Imported from libpng-1.0.1e.tar
diff --git a/pngwutil.c b/pngwutil.c
index 8e0dc21..969386e 100644
--- a/pngwutil.c
+++ b/pngwutil.c
@@ -1,12 +1,11 @@
/* pngwutil.c - utilities to write a PNG file
*
- * 1.0.1d
+ * libpng 1.0.1e - June 6, 1998
* For conditions of distribution and use, see copyright notice in png.h
* Copyright (c) 1995, 1996 Guy Eric Schalnat, Group 42, Inc.
* Copyright (c) 1996, 1997 Andreas Dilger
* Copyright (c) 1998, Glenn Randers-Pehrson
- * May 21, 1998
*/
#define PNG_INTERNAL
@@ -575,7 +574,8 @@
}
#endif
-#if defined(PNG_WRITE_tEXt_SUPPORTED) || defined(PNG_WRITE_zTXt_SUPPORTED)
+#if defined(PNG_WRITE_tEXt_SUPPORTED) || defined(PNG_WRITE_zTXt_SUPPORTED) || \
+ defined(PNG_WRITE_pCAL_SUPPORTED)
/* Check that the tEXt or zTXt keyword is valid per PNG 1.0 specification,
* and if invalid, correct the keyword rather than discarding the entire
* chunk. The PNG 1.0 specification requires keywords 1-79 characters in
@@ -1416,10 +1416,19 @@
* as the "minimum sum of absolute differences" heuristic. Other
* heuristics are the "weighted minimum sum of absolute differences"
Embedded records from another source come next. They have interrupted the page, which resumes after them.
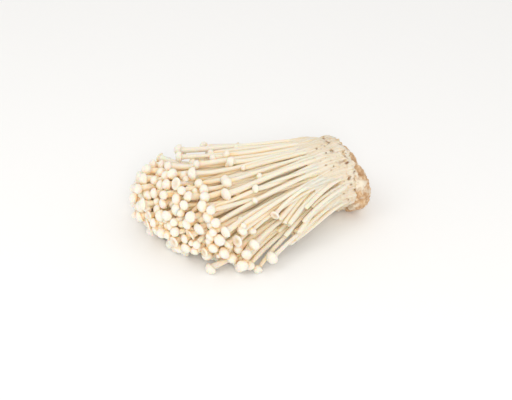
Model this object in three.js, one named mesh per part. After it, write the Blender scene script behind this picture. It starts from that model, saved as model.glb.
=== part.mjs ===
// A bunch of enoki mushrooms lying on its side, as picked: one root block with a crust of the
// substrate it grew on, tufts of long thin mushrooms that fan out from it, and single mushrooms
// lying loose over the tufts. Millimetres, +Z up. The caps point to -X, and the fan opens to -Y.
import * as THREE from "three";

// ---- Driving dimensions ----
const BLOCK_RADIUS = 26; // the root block, a domed disc that lies on its rim
const BLOCK_HEIGHT = 25; // of its axis above the surface that the bunch lies on
const BLOCK_YAW = 26; // degrees from -X towards -Y, the way the root block faces
const BLOCK_BACK = -3; // along the block's axis, where flesh ends and crust begins
const BACK_SLIDE = 0.35; // how far the back slides to the near side, per step back
const BACK_DROP = 0.45; // how far it drops, per step back
const BACK_TAPER = 0.009; // how much narrower it gets, per millimetre back
const RIM_AT = 6; // along the axis, where the domed front starts
const DOME_RISE = 22; // of the domed front, from its rim to its middle
const CRUST_BACK = -18; // along the axis, the far side of the crust
const CRUST_RADIUS = 25.5;
const JOINT_GAP = 0.5; // between the block and its crust
const STEM_DISC = 24.5; // radius of the disc of stems where they leave the block
const FOOT_GAP = 0.7; // between the dome and the feet of the stems
const FAN_LENGTH = 108; // of the longest stems, from the dome to their caps
const HEAP_HALF = 22; // half the height of the heap of stems at its far end
const FAN_MIDDLE = 19; // degrees from -X towards -Y, the heading of the middle stems
const FAN_SPREAD = 27; // degrees more from the middle to either side
const FAN_SKEW = 3; // degrees that both sides keep back towards the far side
const STEM_RADIUS = 1.4;
const CAP_RADIUS = 3.4;
const TUFT_RINGS = 3; // round one middle tuft, with 6 more tufts in each next ring
const FLUTES = 5; // the outer stems that show on the side of each tuft

// Where each loose mushroom lies: degrees round the disc of stems, from the far side over the top,
// and how far its cap reaches, as a share of the stems below it.
const LOOSE = [
  [47.5, 0.84],
  [52.5, 0.93],
  [58, 0.74],
  [63, 0.92],
  [68, 0.7],
  [73, 0.88],
  [78, 0.62],
  [83, 0.82],
  [88, 0.66],
  [93, 0.94],
  [98, 0.64],
  [103, 0.82],
  [107.5, 0.58],
  [113.5, 0.84],
  [119, 0.66],
  [124.5, 0.93],
  [129, 0.68],
  [135, 0.9],
  [140, 0.64],
  [147, 0.84],
];

const FLESH = new THREE.MeshStandardMaterial({ color: 0xf1e6cd, roughness: 0.55, metalness: 0 });
const ROOT = new THREE.MeshStandardMaterial({ color: 0xeee8da, roughness: 0.8, metalness: 0 });
const CRUST = new THREE.MeshStandardMaterial({ color: 0xcfa878, roughness: 0.95, metalness: 0 });

const { degToRad, radToDeg, lerp, clamp } = THREE.MathUtils;
const UP = new THREE.Vector3(0, 0, 1);

// A direction that heads from -X towards -Y by one angle and rises by another, in radians.
function heading(turn, rise = 0) {
  const level = Math.cos(rise);
  return new THREE.Vector3(-Math.cos(turn) * level, -Math.sin(turn) * level, Math.sin(rise));
}

// ---- The root block's own frame ----
const AXIS = heading(degToRad(BLOCK_YAW));
const ACROSS = new THREE.Vector3().crossVectors(AXIS, UP); // level, towards the far side

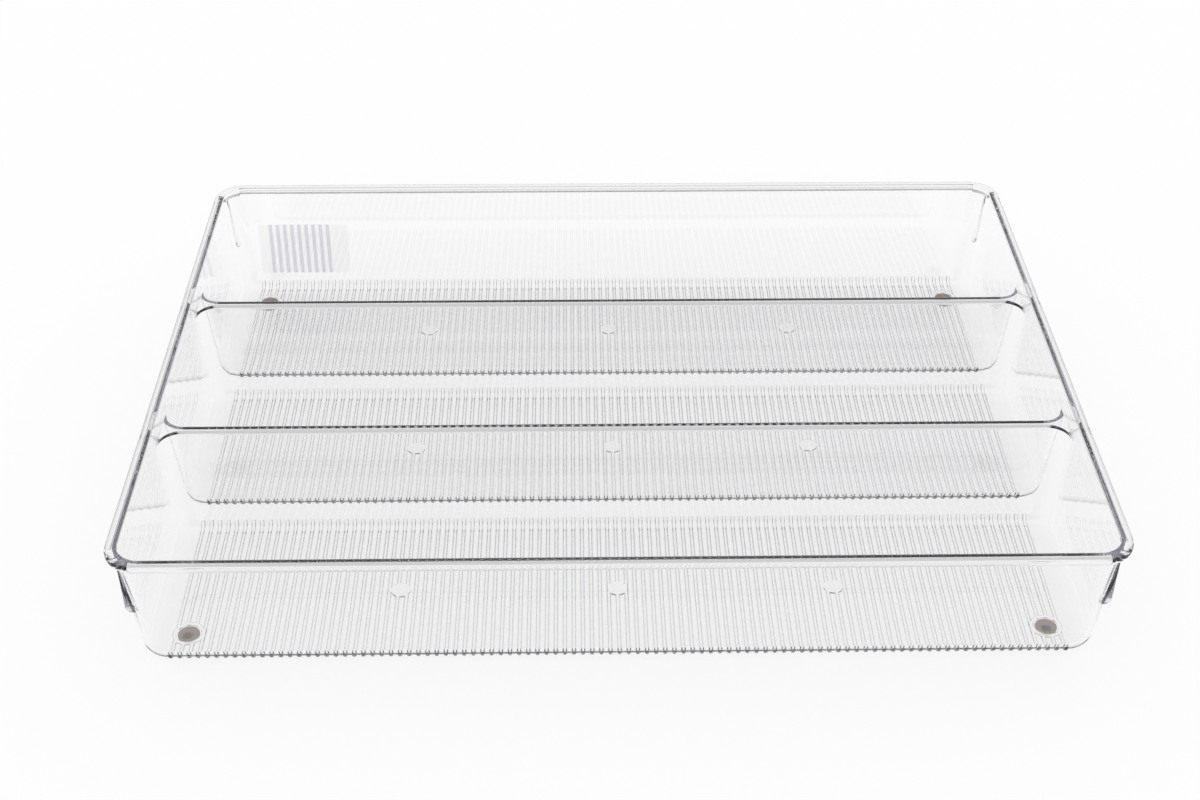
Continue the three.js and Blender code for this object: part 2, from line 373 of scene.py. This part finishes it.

* (experimental and can in theory improve compression), and the "zlib
- * predictive" method (not implemented in libpng 0.95), which does test
- * compressions of lines using different filter methods, and then chooses
- * the (series of) filter(s) which give minimum compressed data size (VERY
+ * predictive" method (not implemented yet), which does test compressions
+ * of lines using different filter methods, and then chooses the
+ * (series of) filter(s) that give minimum compressed data size (VERY
* computationally expensive).
+ *
+ * GRR 980525: consider also
+ * (1) minimum sum of absolute differences from running average (i.e.,
+ * keep running sum of non-absolute differences & count of bytes)
+ * [track dispersion, too? restart average if dispersion too large?]
+ * (1b) minimum sum of absolute differences from sliding average, probably
+ * with window size <= deflate window (usually 32K)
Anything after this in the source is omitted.